Other Industry-Specific Approvals

Depending on the exact business model, Alaska may also require additional authorizations or supporting filings. For example, some companies need related business registrations, branch notices, or entity-level approvals before the financial license can be finalized.

If a business serves customers across multiple states, the compliance picture becomes more complex. Multi-state finance companies should maintain a state-by-state licensing matrix so they can see obligations, renewal dates, and filing dependencies in one place.

Typical Application Requirements

While every license type has its own rules, many Alaska financial services applications share common elements.

Ownership and control disclosures

Regulators generally want to know who owns the company, who controls it, and who is responsible for day-to-day operations. This may include officers, managers, directors, members, parent entities, and beneficial owners.

Background checks and personal history

Some applications require fingerprinting, background checks, or disclosure of disciplinary history. Be prepared to provide accurate information for key personnel and control persons.

Financial strength or bonding

Many finance licenses require proof that the business has enough financial backing to operate responsibly. This can include:

  • A surety bond
  • Minimum net worth standards
  • Financial statements
  • Audited or reviewed reports in some cases

These requirements help show that the company can handle customer funds and business obligations.

Business plan and operating policies

A regulator may ask how the company will operate. That usually means more than a short summary.
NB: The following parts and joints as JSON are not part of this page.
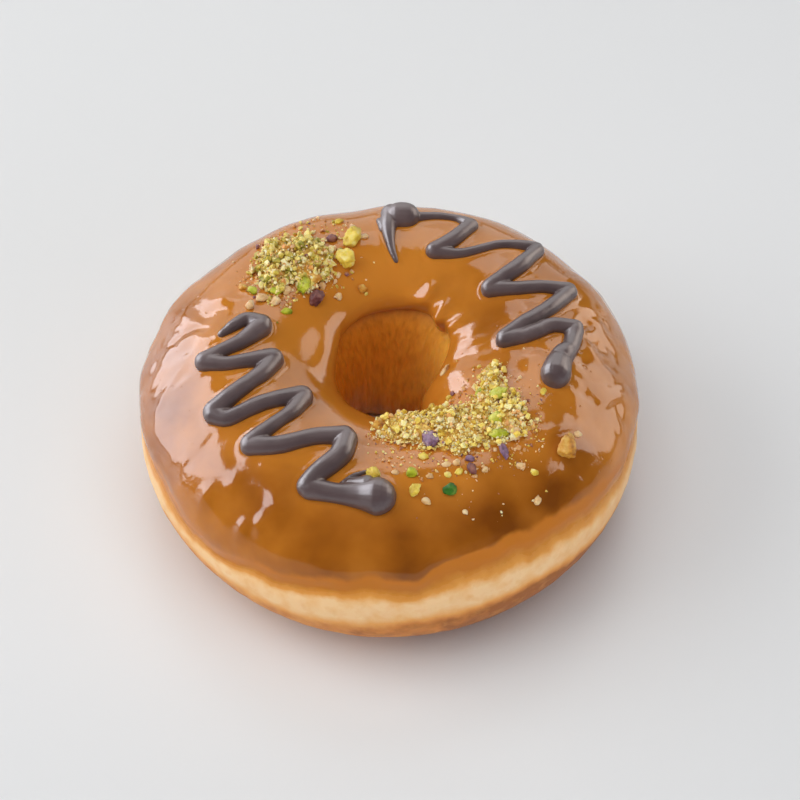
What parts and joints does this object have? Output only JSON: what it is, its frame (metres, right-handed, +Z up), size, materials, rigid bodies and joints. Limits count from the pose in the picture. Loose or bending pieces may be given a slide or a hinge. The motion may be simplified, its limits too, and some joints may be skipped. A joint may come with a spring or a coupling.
{
  "type": "ring doughnut",
  "caption": "Raised ring doughnut with caramel icing over its top, piped chocolate zigzags and chopped pistachio; lies flat on its underside.",
  "frame": {"origin": "on the surface that the doughnut lies on, under the middle of its outline", "axes": "+Z up through the hole, -Y towards the front of the pictured side, +X to that view's right"},
  "size_m": [0.0926, 0.0914, 0.0377],
  "materials": {
    "dough": "fried dough, golden brown with a cream band round the belly, soft and matte",
    "icing": "glossy poured caramel icing with dark chocolate piping and chopped pistachio"
  },
  "bodies": {
    "root": {"dough_ring": "dough", "caramel_icing": "icing"}
  },
  "joints": []
}
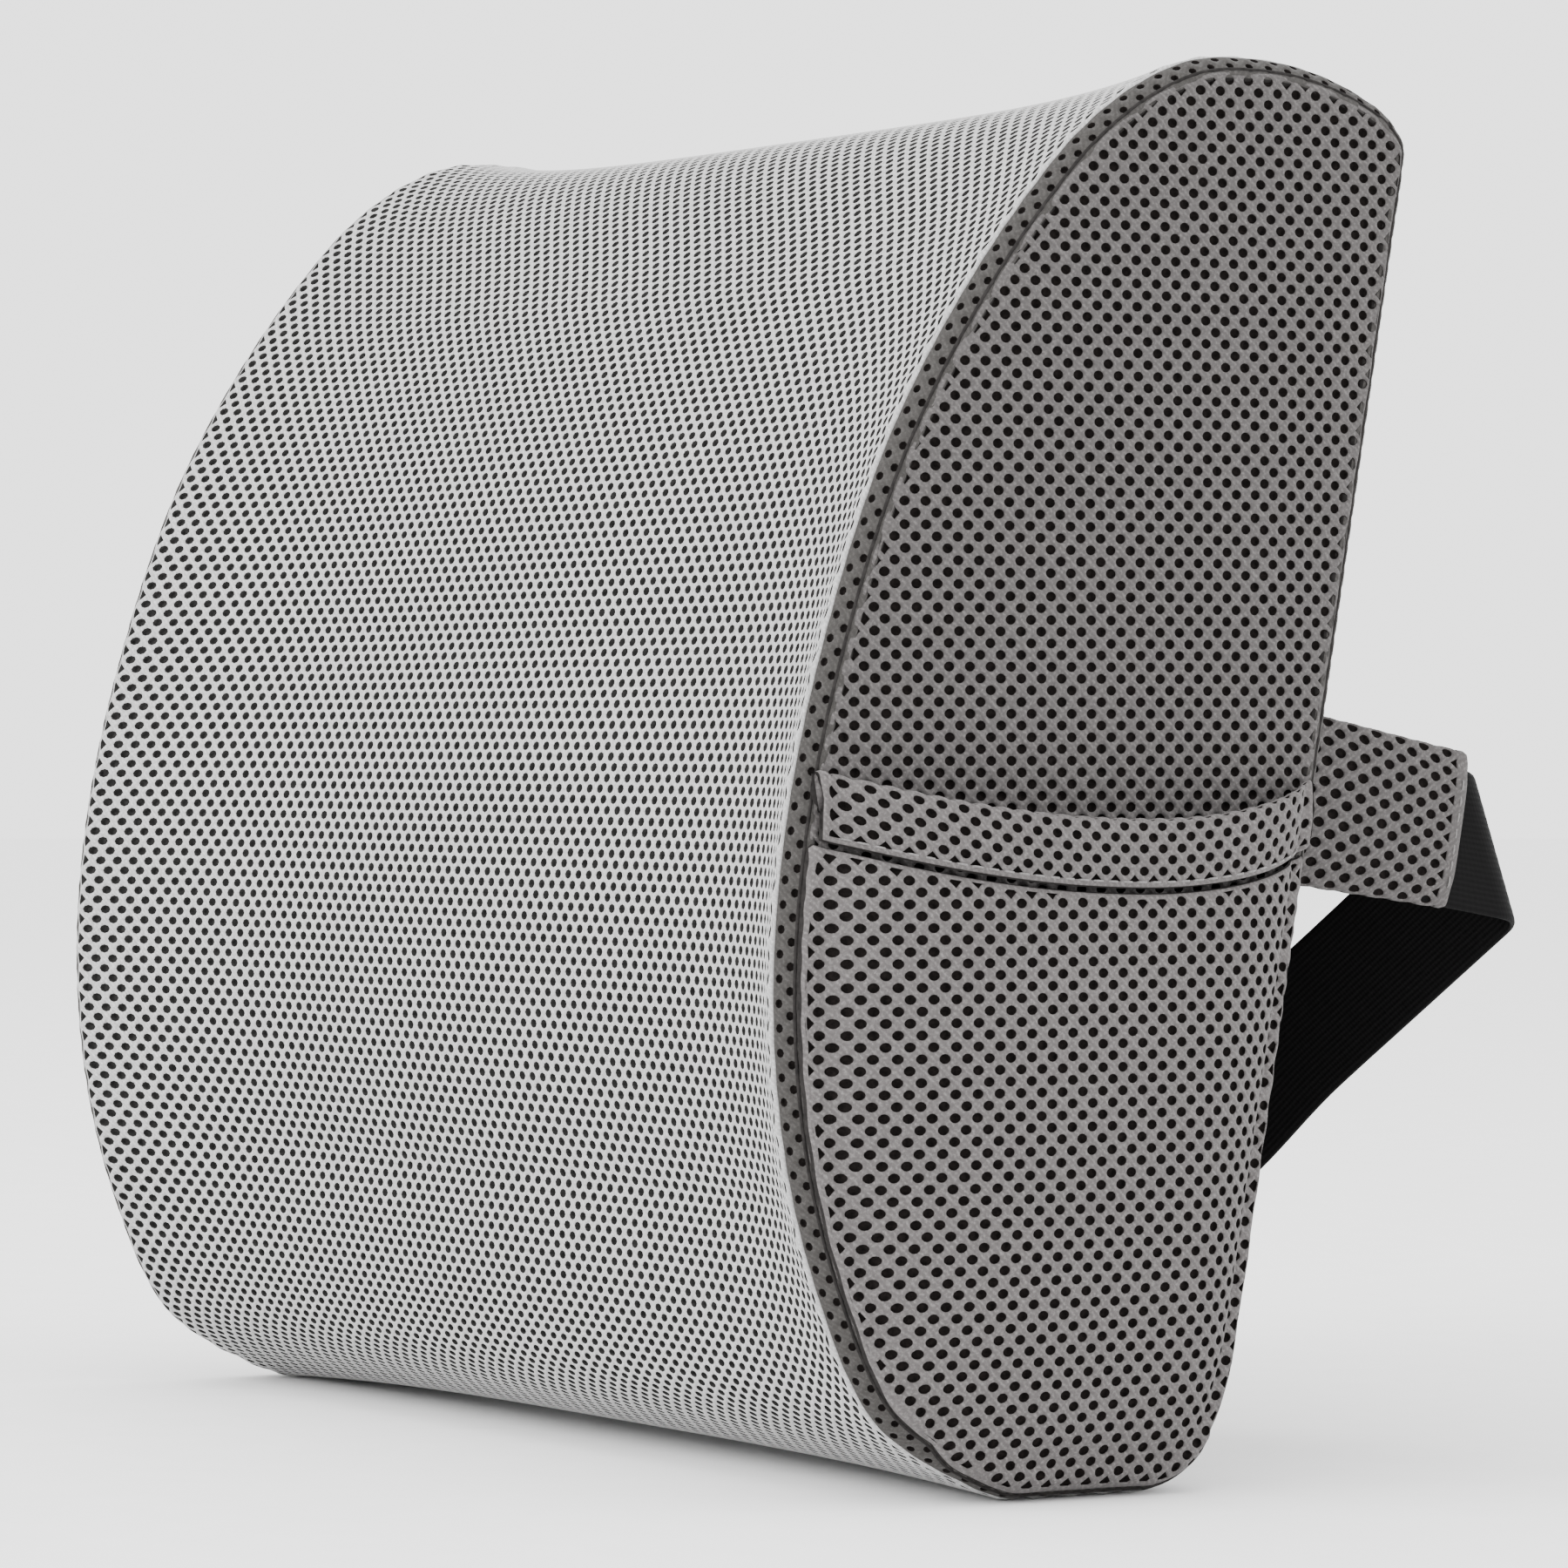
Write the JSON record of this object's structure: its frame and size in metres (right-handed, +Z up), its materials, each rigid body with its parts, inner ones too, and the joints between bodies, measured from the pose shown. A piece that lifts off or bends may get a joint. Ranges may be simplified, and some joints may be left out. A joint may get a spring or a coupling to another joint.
{
  "type": "lumbar support cushion",
  "caption": "Leaning D-shaped foam lumbar cushion in a zipped mesh cover, with a side phone pocket and an elastic chair strap with a side-release buckle.",
  "frame": {"origin": "middle of the flat patch that the cushion stands on", "axes": "+X across the width towards the pocket end, -Y the front that the sitter leans on, +Y towards the chair back, +Z up"},
  "size_m": [0.3615, 0.2011, 0.2989],
  "materials": {
    "foam": "open-cell memory foam",
    "liner": "white elastic knit",
    "front_mesh": "light grey fine air mesh",
    "side_mesh": "mid grey coarse air mesh",
    "webbing": "black ribbed elastic webbing",
    "buckle": "black moulded acetal",
    "zip_cloth": "woven zip tape",
    "zip_coil": "nylon coil",
    "zip_metal": "satin painted zinc",
    "label": "blank satin ribbon"
  },
  "bodies": {
    "cushion": {"foam_core": "foam", "inner_liner": "liner", "front_panel": "front_mesh", "back_panel_upper": "side_mesh", "back_panel_lower": "side_mesh", "edge_band_right": "side_mesh", "edge_band_left": "side_mesh", "side_panel_right": "side_mesh", "side_panel_left": "side_mesh", "pocket_panel": "side_mesh", "pocket_hem": "side_mesh", "strap_tab_right": "side_mesh", "strap_tab_left": "side_mesh", "strap_right": "webbing", "strap_left": "webbing", "buckle_socket": "buckle", "zip_tape_upper": "zip_cloth", "zip_tape_lower": "zip_cloth", "zip_coil_upper": "zip_coil", "zip_coil_lower": "zip_coil", "zip_stop_right": "zip_metal", "zip_stop_left": "zip_metal", "care_label": "label"},
    "tongue": {"buckle_tongue": "buckle"},
    "prong_upper": {"buckle_prong_upper": "buckle"},
    "prong_lower": {"buckle_prong_lower": "buckle"},
    "adjuster": {"strap_adjuster": "buckle"},
    "slider": {"zip_slider": "zip_metal"},
    "pull": {"zip_pull": "zip_metal"}
  },
  "joints": [
    {"name": "buckle_release", "type": "slide", "parent": "cushion", "child": "tongue", "axis": [1, 0, 0], "range_m": [0, 0.036], "deforming": ["strap_right", "buckle_prong_upper", "buckle_prong_lower"]},
    {"name": "prong_upper_flex", "type": "hinge", "parent": "tongue", "child": "prong_upper", "pos_m": [0.0122, 0.097, 0.0748], "axis": [0, 1, 0], "range_deg": [-13, 0], "stiffness_Nm_per_rad": 0.3},
    {"name": "prong_lower_flex", "type": "hinge", "parent": "tongue", "child": "prong_lower", "pos_m": [0.0122, 0.097, 0.0472], "axis": [0, 1, 0], "range_deg": [0, 13], "stiffness_Nm_per_rad": 0.3},
    {"name": "adjuster_slide", "type": "slide", "parent": "cushion", "child": "adjuster", "axis": [0.8109, -0.1509, -0.5653], "range_m": [-0.006, 0.01]},
    {"name": "zip_slide", "type": "slide", "parent": "cushion", "child": "slider", "axis": [1, 0, 0], "range_m": [-0.24, 0]},
    {"name": "zip_pull_flip", "type": "hinge", "parent": "slider", "child": "pull", "pos_m": [0.1216, 0.04698, 0.05502], "axis": [0, -0.1719, -0.9851], "range_deg": [0, 180]}
  ]
}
Be ready to explain:

  • The products or services offered
  • The customer types served
  • The geographic footprint
  • How funds are received, held, or transmitted
  • Complaint handling procedures
  • Recordkeeping controls
  • Compliance supervision

Branch, employee, and notice obligations

Some licenses require the company to update the state when employees are hired, terminated, or moved into regulated roles. Branch changes may also need reporting. These post-approval obligations are easy to miss if the company does not have a compliance calendar.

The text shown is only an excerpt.